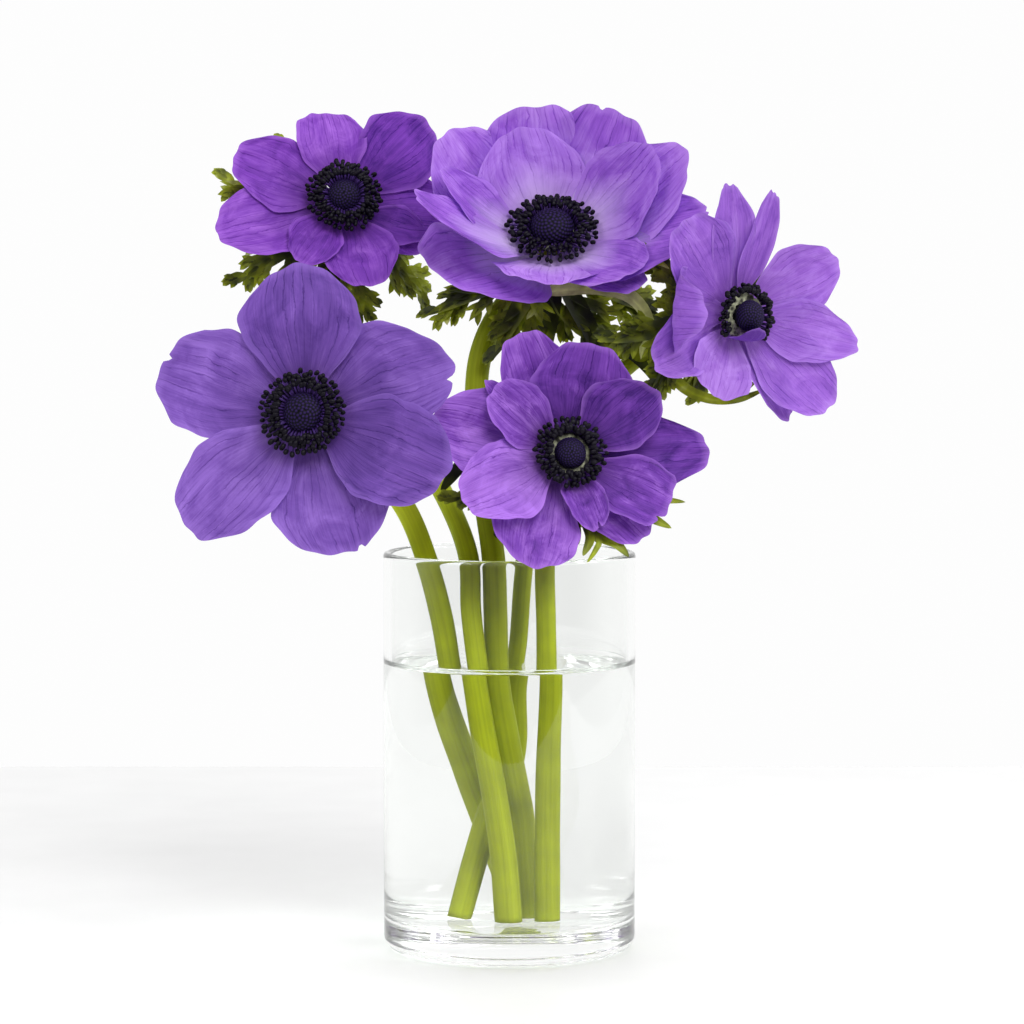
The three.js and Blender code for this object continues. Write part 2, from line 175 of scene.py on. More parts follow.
# The faces of the inside up to the water's edge are wetted glass.
for face in vase.data.polygons:
    radius = math.hypot(face.center.x, face.center.y) * 1000
    in_the_water = BASE_THICKNESS - 0.5 < face.center.z * 1000 < WATER_EDGE and radius < inner + 0.3
    face.material_index = 1 if in_the_water else 0


# The water: still and clear, nearly three quarters of the way up the vase. It wets the glass and
# climbs it in a narrow curved edge, so only its top surface shows, and its sides are the glass.
# Clean tap water: quite clear, with a mirror-smooth surface.
water = clear_material("clear_tap_water", WATER_INDEX, "#FFFFFF", "#FCFDFC")

# The water's sides and underside lie on the glass, so nothing of their own shows.
wet_side, tree, output = start_material("water_against_glass")
unseen = add(tree, "ShaderNodeBsdfTransparent", {"Color": linear("#FFFFFF")})
tree.links.new(unseen.outputs[0], output.inputs["Surface"])

# The water stays this far inside the glass. Its curved edge is a row of places, each so far in
# from the wall and so far below the edge.
SEAT = 0.02
CURVED_EDGE = ((0, 0), (0.1, 0.35), (0.3, 0.75), (0.7, 1.2), (1.4, 1.6), (2.4, 1.86), (3.8, 2.0),
               (4.6, 2.0))
water_points, water_faces = turned(
    [(0, BASE_THICKNESS + SEAT), (20, BASE_THICKNESS + SEAT)]
    + corner(inner - INNER_FILLET, BASE_THICKNESS + INNER_FILLET, INNER_FILLET - SEAT, -90, 0)
    + [(inner - SEAT, z) for z in (40, 70, WATER_EDGE - NEAR_CORNER)]
    + [(inner - inward, WATER_EDGE - below) for inward, below in CURVED_EDGE]
    + [(20, WATER_LEVEL), (0, WATER_LEVEL)])
pool = make_piece("vase_water", water_points, water_faces, water, ["water"])
pool.data.materials.append(wet_side)
for face in pool.data.polygons:
    on_top = face.normal.z > 0.05 and face.center.z * 1000 > WATER_LEVEL - 0.3
    face.material_index = 0 if on_top else 1


# The stems: five smooth, fleshy flower stalks, each cut flat where it stands on the floor of the
# vase. They lean and cross in the water and bend at the top to carry the flowers' heads, and each
# widens there into the small green disc that the petals are set in.
# at is the middle of a flower's disc, yaw turns its face to the right and tilt turns it up, thick
# is the radius of its stalk, and the pair before the route is how light the stalk's green is at its
# foot and its top: painted light and shade for how lit each stalk is, partly its own tone.
STEM_FOOT = BASE_THICKNESS + 0.3
FLOWERS = [
    dict(at=(-62.1, -38, 171), yaw=-8, tilt=12, thick=3.5, light=(0.92, 1.55), route=[
        (2.5, 17, STEM_FOOT), (-1.6, 16, 28), (-4.9, 14.2, 41), (-8, 9.8, 52), (-10.6, 4.5, 61),
        (-14.8, -2, 74.5), (-17.9, -6, 86), (-21.3, -7, 106), (-26, -8, 124), (-33, -9, 141),
        (-47, -12, 158)]),
    dict(at=(-53.7, 28, 237), yaw=8, tilt=22, thick=3.3, light=(0.85, 1.65), route=[
        (-0.2, -6, STEM_FOOT), (-1.5, -8, 31), (-4.1, -11, 53), (-6.8, -14, 70), (-9.2, -16, 87),
        (-11.9, -12, 108), (-13, -4, 125), (-20.5, 8, 143), (-37, 25, 168),
        (-51, 39, 192), (-56.5, 45, 213)]),
    dict(at=(13.5, 8, 224), yaw=0, tilt=42, thick=3.8, light=(0.8, 1.05), route=[
        (3.6, 5, STEM_FOOT), (2.6, 2, 31), (2, 0, 44), (0.9, -4, 53), (-1.6, -7, 70),
        (-3.7, -9, 87), (-4.4, -8, 108), (-5, -5, 124), (-7.5, 2, 141), (-10.6, 9, 172),
        (-8.6, 13, 190), (0, 19, 205)]),
    dict(at=(71.6, -8, 201.1), yaw=32, tilt=-2, thick=2.9, light=(0.9, 0.95), route=[
        (-11.9, 1, STEM_FOOT), (-7.5, 3.5, 31), (-4.1, 5.5, 45.5), (-0.4, 6, 56), (1, 5, 66),
        (1.1, 4.5, 84), (2.8, 4.5, 97), (4.4, 5, 118), (8, 9, 145), (21, 14, 167), (42, 14, 188)]),
    dict(at=(17.8, -28, 157.9), yaw=14, tilt=16, thick=3.2, light=(0.84, 0.95), route=[
        (9.3, -4, STEM_FOOT), (9.6, -8, 38), (10.3, -14, 63), (11.4, -19.5, 87), (11.3, -20, 105),
        (11, -16, 123), (12.4, -8, 138)]),
]


def flower_axes(flower):
    """The flower's own frame: its centre, right and up across the face, and out of the face."""
    yaw, tilt = math.radians(flower["yaw"]), math.radians(flower["tilt"])
    out = np.array([math.sin(yaw) * math.cos(tilt), -math.cos(yaw) * math.cos(tilt), math.sin(tilt)])
    right = np.array([math.cos(yaw), math.sin(yaw), 0.0])
    return np.array(flower["at"], float), right, np.cross(out, right), out


def smooth_route(points, count):
    """count evenly spaced points on a smooth curve through the given ones."""
    points = np.asarray(points, float)
    points = np.vstack([2 * points[0] - points[1], points, 2 * points[-1] - points[-2]])
    curve = []
    for group in zip(points, points[1:], points[2:], points[3:]):
        gaps = [np.linalg.norm(q - p) ** 0.5 for p, q in zip(group, group[1:])]
        knots = np.concatenate([[0], np.cumsum(gaps)])
        for t in np.linspace(knots[1], knots[2], 24, endpoint=False):
            rows = list(group)
            for low, high in (((0, 1, 2), (1, 2, 3)), ((0, 1), (2, 3)), ((1,), (2,))):
                rows = [((knots[q] - t) * rows[k] + (t - knots[p]) * rows[k + 1])
                        / (knots[q] - knots[p]) for k, (p, q) in enumerate(zip(low, high))]
            curve.append(rows[0])
    curve = np.array(curve + [points[-2]])
    travelled = np.concatenate([[0], np.cumsum(np.linalg.norm(np.diff(curve, axis=0), axis=1))])
    wanted = np.linspace(0, travelled[-1], count)
    return np.stack([np.interp(wanted, travelled, curve[:, k]) for k in range(3)], axis=1)


def swept(route, radii, sides, flatten=1.0):
    """Points, faces and map values of a round rod along a route, closed at both ends."""
    route = np.asarray(route, float)
    heading = np.gradient(route, axis=0)
    heading /= np.linalg.norm(heading, axis=1)[:, None]
    side = np.cross(heading[0], (0, 1, 0.3))
    points, values = [], []
    for k, (centre, ahead, radius) in enumerate(zip(route, heading, radii)):
        side = side - ahead * side.dot(ahead)
        side /= np.linalg.norm(side)
        up = np.cross(ahead, side)
        for j in range(sides):
            angle = 2 * math.pi * j / sides
            points.append(centre + radius * (side * math.cos(angle) + flatten * up * math.sin(angle)))
            values.append((j / sides, k / (len(route) - 1)))
    faces = ring_faces(len(route), sides)
    faces.append(tuple(reversed(range(sides))))
    faces.append(tuple(range((len(route) - 1) * sides, len(route) * sides)))
    return points, faces, values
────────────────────
§ **JOB**
Scan the material above. Return every line containing the string "from".

§ **EXERCISE RESULT**
The three.js and Blender code for this object continues. Write part 2, from line 175 of scene.py on. More parts follow.
# from the wall and so far below the edge.